> GIVEN INSTRUCTION
Quote the material below exactly as written, from the first line to the line that holds "edge_points = 6", endpoints included.

> RECORDED DATA
********

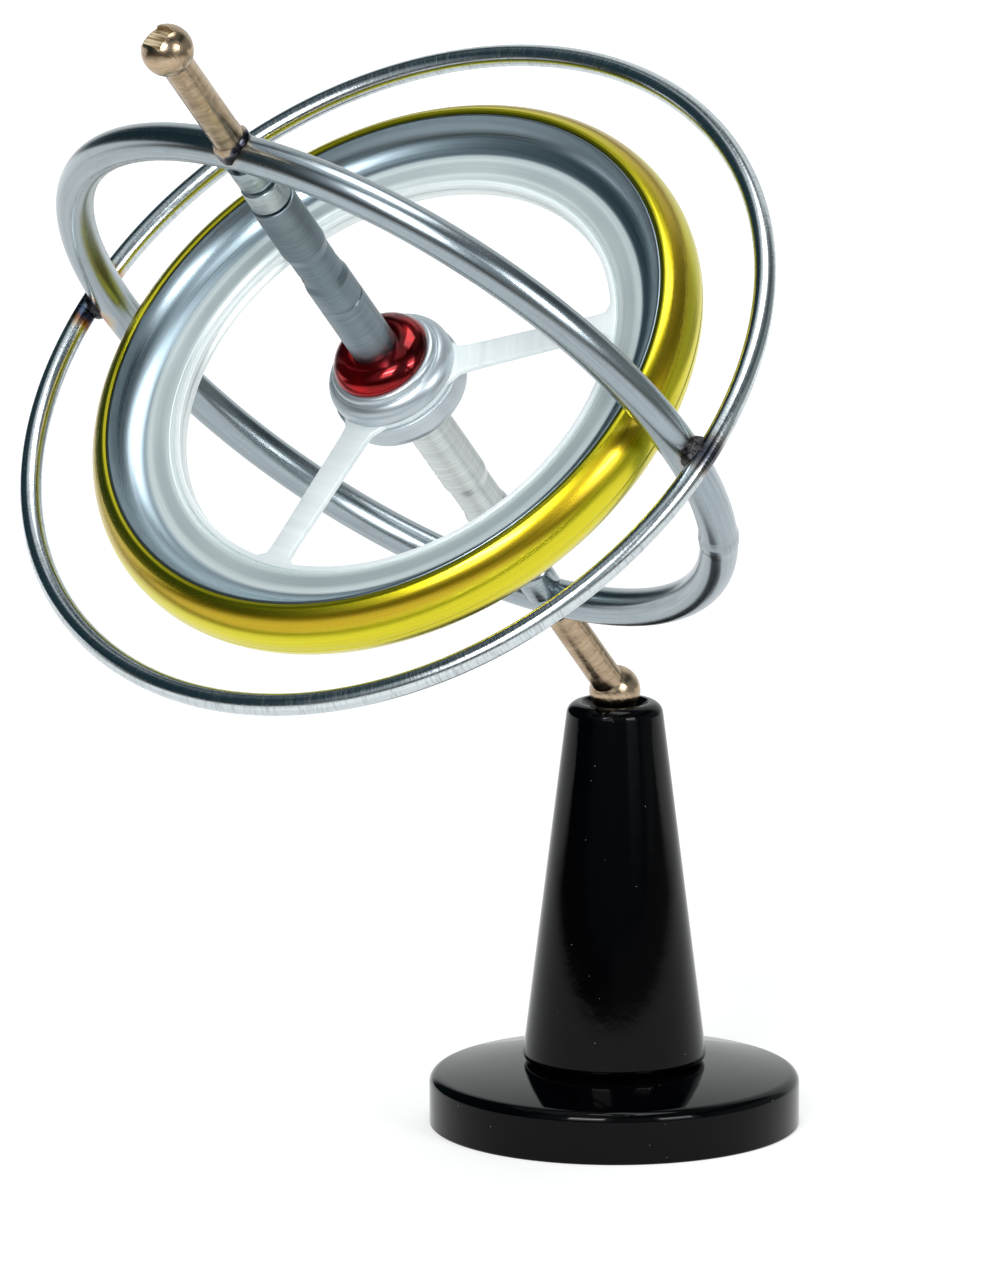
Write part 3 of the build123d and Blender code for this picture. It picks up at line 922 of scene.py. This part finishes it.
def web(name, low, high):
    """Hub plate and three spokes as one sheet, with softened edges."""
    curve = bpy.data.curves.new(name, "CURVE")
    curve.dimensions = "2D"
    curve.fill_mode = "BOTH"
    curve.extrude = (high - low) / 2 - web_softness
    curve.bevel_depth = web_softness
    curve.bevel_resolution = 2
    outlines = [arc(radius, 0, 2 * pi, 128)[:-1] for radius in (web_radius, bore + web_softness)]
    for spoke in range(3):
        first = radians(30 + 120 * spoke)
        last = first + radians(120)
        outer_trim = (spoke_tip + corner_reach) / window_outer
        inner_trim = (spoke_root + corner_reach) / window_inner
        points = arc(window_outer, first + outer_trim, last - outer_trim, 32)
        points += reversed(spoke_side(last, -1))
        points += arc(window_inner, last - inner_trim, first + inner_trim, 32)
        points += spoke_side(first, 1)
        outlines.append(points)
    for points in outlines:
        spline = curve.splines.new("POLY")
        spline.points.add(len(points) - 1)
        for point, spot in zip(spline.points, points):
            point.co = (spot.x, spot.y, 0, 1)
        spline.use_cyclic_u = True
    drawn = bpy.data.objects.new(name, curve)
    bpy.context.scene.collection.objects.link(drawn)
    seen = drawn.evaluated_get(bpy.context.evaluated_depsgraph_get())
    mesh = bpy.data.meshes.new_from_object(seen)
    bpy.data.objects.remove(drawn)
    mesh.transform(Matrix.Translation((0, 0, (low + high) / 2)))
    made = bpy.data.objects.new(name, mesh)
    bpy.context.scene.collection.objects.link(made)
    return made


put(rim, UPPER, "rotor", "flywheel", spun_aluminium)
put(web("flywheel_web", web_bottom, web_top), UPPER, "rotor", "flywheel", spoke_aluminium)

band_bore, band_edge, band_top, band_bottom, band_bulge = 23.82, 24.2, 2.7, -3.0, 1.7
line_height, line_half, line_depth = -0.8, 0.1, 0.06
edge_points = 6


def lined(point):
    """A point of the band's side, sunk where the fine turned line runs round it."""
    share = max(0.0, 1 - abs(point.y - line_height) / line_half)
    return point + Vector((-line_depth * share, 0))


bulging = bowed((band_edge, band_top), (band_edge, band_bottom), band_bulge, 64)
band_side = [lined(point) for point in bulging]
# the first points of the bulge give way to a round on the band's upper edge
band_path = rounded([(band_bore, rim_top), (band_edge, band_top, 0.6), band_side[edge_points]])
band_path += band_side[edge_points + 1:] + [(band_bore, rim_bottom)]
put(lathe("rim_band_turned", band_path, wheel_turns), UPPER, "rotor", "rim_band", yellow)

# ------------------------------------------------------------------ camera, at the photo's view
view_azimuth = radians(-53.84)
view_elevation = radians(12.02)
view_distance = 1.5
pivot_right, pivot_down = 0.009146, 0.003754
focal_pixels, photo_height = 18835.32, 1286
sensor = 36.0
level = cos(view_elevation)
ahead = Vector((-sin(view_azimuth) * level, cos(view_azimuth) * level, -sin(view_elevation)))
right = Vector((cos(view_azimuth), sin(view_azimuth), 0.0))
up = right.cross(ahead)
eye = pivot_point - right * pivot_right + up * pivot_down - ahead * view_distance
camera_data = bpy.data.cameras.new("camera")
camera_data.lens = focal_pixels * sensor / photo_height
camera_data.sensor_width = sensor
camera_data.clip_start = 0.05
camera_data.clip_end = 20.0
camera = bpy.data.objects.new("camera", camera_data)
camera.matrix_world = Matrix.Translation(eye) @ Matrix((right, up, -ahead)).transposed().to_4x4()
bpy.context.scene.collection.objects.link(camera)
bpy.context.scene.camera = camera

# ------------------------------------------------------------------ floor and light
level_ahead = Vector((ahead.x, ahead.y, 0)).normalized()


def shader_node(tree, kind, operation=None, **inputs):
    """Adds a node; an input is named, or given as i0, i1 ... by its place."""
    node = tree.nodes.new(kind)
    if operation:
        node.operation = operation
    for key, value in inputs.items():
        numbered = key[0] == "i" and key[1:].isdigit()
        socket = node.inputs[int(key[1:])] if numbered else node.inputs[key.replace("_", " ")]
        if isinstance(value, bpy.types.NodeSocket):
            tree.links.new(value, socket)
        else:
            socket.default_value = value
    return node


def way_to(azimuth, elevation):
    """A direction in degrees: azimuth 0 is towards the camera, 90 to its right, 180 behind."""
    turn, rise = radians(azimuth), radians(elevation)
    level_way = right * sin(turn) - level_ahead * cos(turn)
    return level_way * cos(rise) + Vector((0, 0, 1)) * sin(rise)


def ease(tree, value, start, stop, low=0.0, high=1.0):
    """Runs smoothly from low at start to high at stop."""
    ends = {"From_Min": start, "From_Max": stop, "To_Min": low, "To_Max": high}
    node = shader_node(tree, "ShaderNodeMapRange", Value=value, **ends)
    node.interpolation_type = "SMOOTHSTEP"
    return node.outputs[0]


def either(tree, one, other):
    return shader_node(tree, "ShaderNodeMath", "MAXIMUM", i0=one, i1=other).outputs[0]


def dot(tree, vector, direction):
    node = shader_node(
        tree, "ShaderNodeVectorMath", "DOT_PRODUCT", i0=vector, i1=tuple(direction),
    )
    return node.outputs["Value"]


def choice(tree, share, under, over):
    """Mixes two shader nodes: under at share 0, over at 1."""
    return shader_node(
        tree, "ShaderNodeMixShader", i0=share, i1=under.outputs[0], i2=over.outputs[0],
    )


def layer(tree, share, under, over):
    """Mixes two colours: under at share 0, over at 1."""
    node = shader_node(tree, "ShaderNodeMix")
    node.data_type = "RGBA"
    sockets = (node.inputs["Factor"], node.inputs[6], node.inputs[7])
    for socket, value in zip(sockets, (share, under, over)):
        if isinstance(value, bpy.types.NodeSocket):
            tree.links.new(value, socket)
        else:
            socket.default_value = value
    return node.outputs[2]


def floor_paint():
    """White, with the object's soft shadow near it. In the metal's reflections the white table
    fades out 0.17 to 0.34 m from the pedestal, but runs on behind it."""
    paint = bpy.data.materials.new("floor_white")
    paint.use_nodes = True
    tree = paint.node_tree
    tree.nodes.clear()
    seen = shader_node(tree, "ShaderNodeTexCoord").outputs["Object"]
    away = shader_node(tree, "ShaderNodeVectorMath", "LENGTH", i0=seen).outputs["Value"]
    glow = ease(tree, away, 0.05, 0.6, 0.58, 0.95)
    diffuse = shader_node(tree, "ShaderNodeBsdfDiffuse", Color=(0.86, 0.87, 0.88, 1))
    shaded = shader_node(tree, "ShaderNodeBsdfDiffuse", Color=(0.5, 0.5, 0.5, 1))
    lit = shader_node(tree, "ShaderNodeEmission", Color=(1, 1, 1, 1), Strength=glow)
    white = shader_node(tree, "ShaderNodeAddShader", i0=shaded.outputs[0], i1=lit.outputs[0])
    to_right = ease(tree, dot(tree, seen, right), -0.24, 0.1)
    shade = layer(tree, to_right, (0.045, 0.036, 0.025, 1), (0.20, 0.195, 0.175, 1))
    dim = shader_node(tree, "ShaderNodeEmission", Color=shade)
    close = ease(tree, away, 0.34, 0.17)
    behind = ease(tree, dot(tree, seen, level_ahead), 0.02, 0.14)
    mirrored = choice(tree, either(tree, close, behind), dim, white)
    path = shader_node(tree, "ShaderNodeLightPath")
    shiny = either(tree, path.outputs["Is Glossy Ray"], path.outputs["Is Transmission Ray"])
    other = choice(tree, shiny, diffuse, mirrored)
    which = choice(tree, path.outputs["Is Camera Ray"], other, white)
    out = shader_node(tree, "ShaderNodeOutputMaterial")
    tree.links.new(which.outputs[0], out.inputs["Surface"])
    return paint


floor_reach = 3
floor_corners = [
    (-floor_reach, -floor_reach, 0),
    (floor_reach, -floor_reach, 0),
    (floor_reach, floor_reach, 0),
    (-floor_reach, floor_reach, 0),
]
floor = new_object("floor", floor_corners, [(0, 1, 2, 3)])
floor.data.materials.append(floor_paint())

# where the two bright windows in front stand: azimuth and elevation, degrees
KEY_WAY, SIDE_WAY = (-18, 27), (41, 20)
# soft panels of the studio: azimuth, elevation, half width, half height and soft edge in
# degrees, then the colour
PANELS = (
    (0, 24, 52, 20, 22, (0.34, 0.38, 0.41)),
    (100, 5, 40, 25, 20, (0.30, 0.33, 0.33)),
    (-60, 66, 70, 8, 12, (0.80, 0.86, 0.90)),
    (95, 58, 45, 12, 16, (0.20, 0.21, 0.22)),
    (168, 12, 36, 44, 14, (0.90, 0.93, 0.93)),
    (*KEY_WAY, 14, 18, 8, (1.2, 1.25, 1.3)),
    (*SIDE_WAY, 13, 16, 8, (1.1, 1.15, 1.2)),
)


def world_light():
    """A dim teal room with soft pale panels, a pale ceiling and grey below. The camera itself
    sees plain white."""
    world = bpy.data.worlds.new("studio")
    world.use_nodes = True
    bpy.context.scene.world = world
    tree = world.node_tree
    tree.nodes.clear()
    way = shader_node(tree, "ShaderNodeTexCoord").outputs["Generated"]
    height = shader_node(tree, "ShaderNodeSeparateXYZ", i0=way).outputs[2]
    rise = shader_node(tree, "ShaderNodeMath", "ARCSINE", i0=height).outputs[0]

    def off(value, middle):
        gap = shader_node(tree, "ShaderNodeMath", "SUBTRACT", i0=value, i1=middle).outputs[0]
        return shader_node(tree, "ShaderNodeMath", "ABSOLUTE", i0=gap).outputs[0]

    def inside(value, half, edge):
        return ease(tree, value, radians(half + edge / 2), radians(half - edge / 2))

    colour = (0.018, 0.042, 0.052, 1)
    for azimuth, elevation, half_width, half_height, edge, shade in PANELS:
        sideways = dot(tree, way, way_to(azimuth + 90, 0))
        forward = dot(tree, way, way_to(azimuth, 0))
        side = shader_node(tree, "ShaderNodeMath", "ARCTAN2", i0=sideways, i1=forward).outputs[0]
        across = inside(off(side, 0.0), half_width, edge)
        along = inside(off(rise, radians(elevation)), half_height, edge)
        share = shader_node(tree, "ShaderNodeMath", "MULTIPLY", i0=across, i1=along).outputs[0]
        colour = layer(tree, share, colour, (*shade, 1))
    colour = layer(tree, ease(tree, rise, radians(66), radians(78)), colour, (0.95, 0.97, 1.0, 1))
    colour = layer(tree, ease(tree, height, 0.0, -0.06), colour, (0.3, 0.3, 0.29, 1))
    lit = shader_node(tree, "ShaderNodeBackground", Color=colour)
    plain = shader_node(tree, "ShaderNodeBackground", Color=(1, 1, 1, 1))
    camera_ray = shader_node(tree, "ShaderNodeLightPath").outputs["Is Camera Ray"]
    which = choice(tree, camera_ray, lit, plain)
    out = shader_node(tree, "ShaderNodeOutputWorld")
    tree.links.new(which.outputs[0], out.inputs["Surface"])


world_light()


def lamp(name, direction, distance, size, power):
    """A soft lamp facing the middle of the gyroscope, azimuth and elevation in degrees."""
    data = bpy.data.lights.new(name, "AREA")
    data.shape = "RECTANGLE"
    data.size, data.size_y = size
    data.energy = power
    way = way_to(*direction)
    obj = bpy.data.objects.new(name, data)
    facing = way.to_track_quat("Z", "Y").to_matrix().to_4x4()
    obj.matrix_world = Matrix.Translation(gyro_centre + way * distance) @ facing
    bpy.context.scene.collection.objects.link(obj)


# name, way, distance and size in metres, watts
LAMPS = (
    ("key_softbox", KEY_WAY, 0.9, (0.35, 0.46), 2.2),
    ("key_tube", KEY_WAY, 0.88, (0.33, 0.08), 2.7),
    ("side_softbox", SIDE_WAY, 0.9, (0.33, 0.42), 1.0),
    ("side_tube", SIDE_WAY, 0.88, (0.32, 0.07), 1.7),
    ("top_softbox", (60, 84), 0.8, (0.4, 0.4), 2.2),
)
for lamp_settings in LAMPS:
    lamp(*lamp_settings)

bpy.context.scene.view_settings.view_transform = "Standard"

********

> REPLY
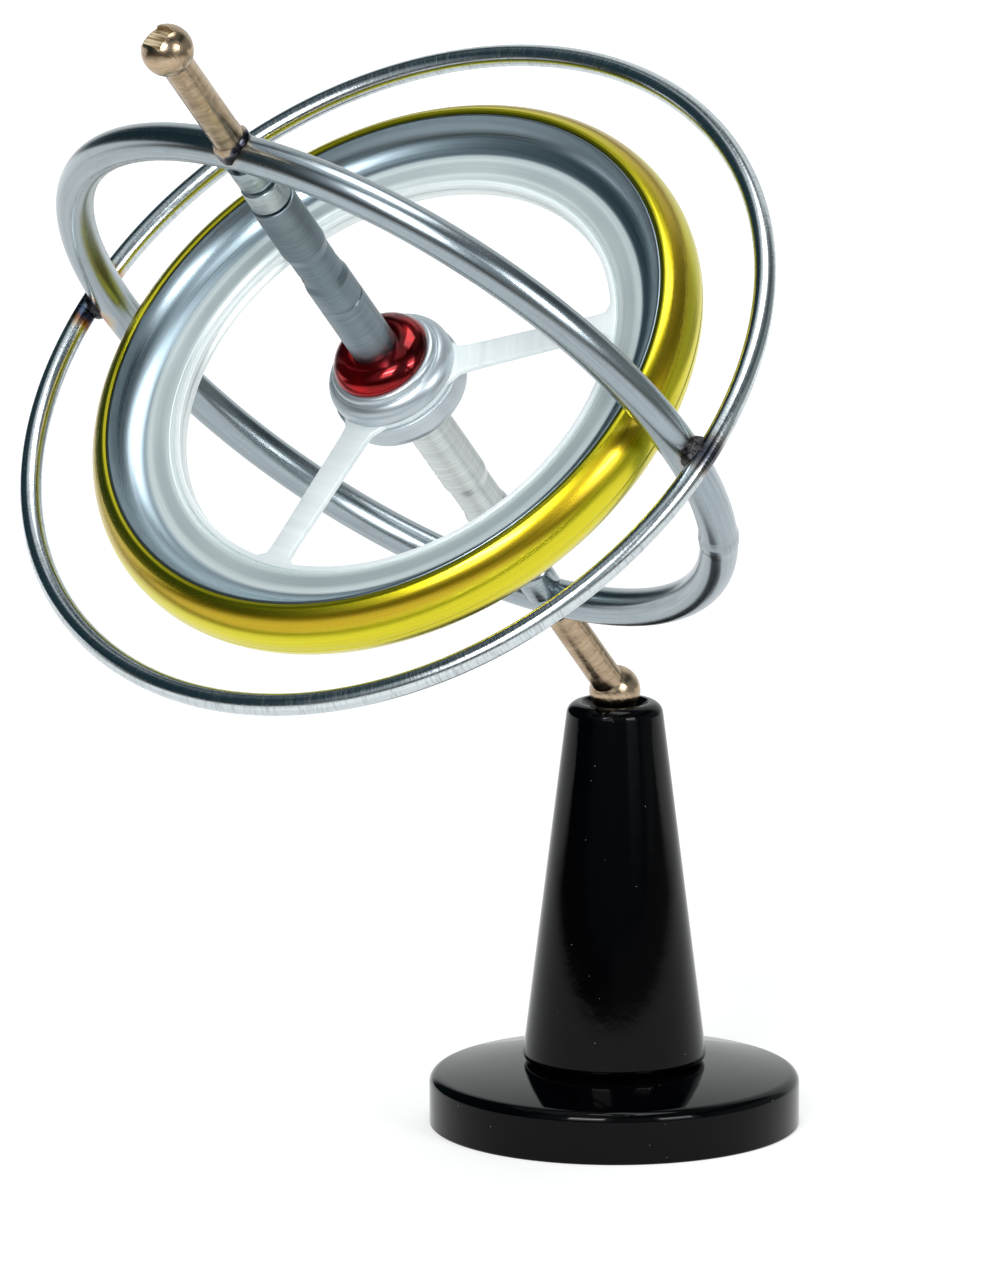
Write part 3 of the build123d and Blender code for this picture. It picks up at line 922 of scene.py. This part finishes it.
def web(name, low, high):
    """Hub plate and three spokes as one sheet, with softened edges."""
    curve = bpy.data.curves.new(name, "CURVE")
    curve.dimensions = "2D"
    curve.fill_mode = "BOTH"
    curve.extrude = (high - low) / 2 - web_softness
    curve.bevel_depth = web_softness
    curve.bevel_resolution = 2
    outlines = [arc(radius, 0, 2 * pi, 128)[:-1] for radius in (web_radius, bore + web_softness)]
    for spoke in range(3):
        first = radians(30 + 120 * spoke)
        last = first + radians(120)
        outer_trim = (spoke_tip + corner_reach) / window_outer
        inner_trim = (spoke_root + corner_reach) / window_inner
        points = arc(window_outer, first + outer_trim, last - outer_trim, 32)
        points += reversed(spoke_side(last, -1))
        points += arc(window_inner, last - inner_trim, first + inner_trim, 32)
        points += spoke_side(first, 1)
        outlines.append(points)
    for points in outlines:
        spline = curve.splines.new("POLY")
        spline.points.add(len(points) - 1)
        for point, spot in zip(spline.points, points):
            point.co = (spot.x, spot.y, 0, 1)
        spline.use_cyclic_u = True
    drawn = bpy.data.objects.new(name, curve)
    bpy.context.scene.collection.objects.link(drawn)
    seen = drawn.evaluated_get(bpy.context.evaluated_depsgraph_get())
    mesh = bpy.data.meshes.new_from_object(seen)
    bpy.data.objects.remove(drawn)
    mesh.transform(Matrix.Translation((0, 0, (low + high) / 2)))
    made = bpy.data.objects.new(name, mesh)
    bpy.context.scene.collection.objects.link(made)
    return made


put(rim, UPPER, "rotor", "flywheel", spun_aluminium)
put(web("flywheel_web", web_bottom, web_top), UPPER, "rotor", "flywheel", spoke_aluminium)

band_bore, band_edge, band_top, band_bottom, band_bulge = 23.82, 24.2, 2.7, -3.0, 1.7
line_height, line_half, line_depth = -0.8, 0.1, 0.06
edge_points = 6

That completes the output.